The availability and quality of datasets used for training and testing diarisation systems are imperative. Broadcast news datasets are relatively abundant and of higher quality, whereas meeting and conversational datasets often suffer from lower quality and higher variability. 

Additionally, movie datasets, which could provide valuable insights, are rarely used, leaving a gap in comprehensive diarisation research. 

Real-Time Processing

Another challenge is the ability to process audio streams in real-time. Many applications, such as live broadcasts or real-time customer service interactions, require immediate diarisation. 

Real-time processing demands highly efficient algorithms capable of handling high data throughput without compromising accuracy. This necessity adds a layer of complexity to the development and deployment of diarisation systems.

Adaptation to Different Languages and Accents

Speaker diarisation systems often face difficulties when dealing with different languages, dialects, and accents. Training models that can accurately diarise speech across diverse linguistic backgrounds is challenging due to the need for extensive and varied training data. 
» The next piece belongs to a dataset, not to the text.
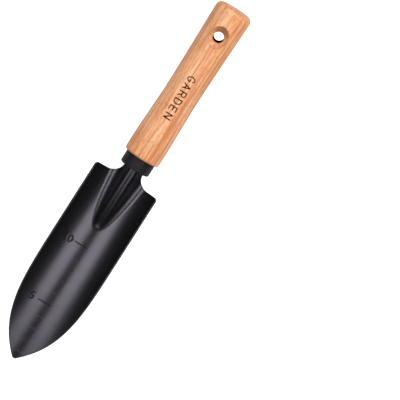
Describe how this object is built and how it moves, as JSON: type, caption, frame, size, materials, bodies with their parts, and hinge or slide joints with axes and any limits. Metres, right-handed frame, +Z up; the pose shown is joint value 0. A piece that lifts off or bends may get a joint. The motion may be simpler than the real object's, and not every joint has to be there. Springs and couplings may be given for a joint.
{
  "type": "hand transplanter",
  "caption": "Narrow hand transplanter: dished pointed steel blade with a depth scale and a stiffening rib, moulded ferrule, turned beech handle with a hanging hole",
  "frame": {"origin": "middle of the footprint, on the surface that the tool lies on, scoop upwards", "axes": "+X from the handle to the blade's tip, +Z up out of the scoop, XZ is the plane of symmetry"},
  "size_m": [0.3028, 0.0532, 0.0483],
  "materials": {
    "powder_coat": "satin black powder coat, slightly purple, on pressed carbon steel",
    "weld": "rippled weld bead under the same powder coat",
    "ferrule": "satin black moulded nylon",
    "adhesive": "cured amber epoxy, out of sight in the handle's bore",
    "beech": "turned beech with a thin satin varnish"
  },
  "bodies": {
    "root": {"blade": "powder_coat", "tang": "powder_coat", "weld_left": "weld", "weld_right": "weld", "ferrule": "ferrule", "tang_adhesive": "adhesive", "handle": "beech"}
  },
  "joints": []
}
Ensuring that diarisation systems can handle multiple languages and accents robustly is vital for global applicability.

Conclusion

Unlocking the power of clear communication, speaker diarisation transforms how businesses utilise audio data. By accurately identifying “who said what,” this technology not only boosts transcription accuracy but also redefines business operations. It tackles overlapping speech and enhances real-time processing, making it indispensable across industries. Leverage speaker diarisation to ensure compliance, optimise training, and extract actionable insights from meetings and calls.

Ensure clarity and efficiency in all your communications by embracing this advanced technology, and maximise the value of your audio data.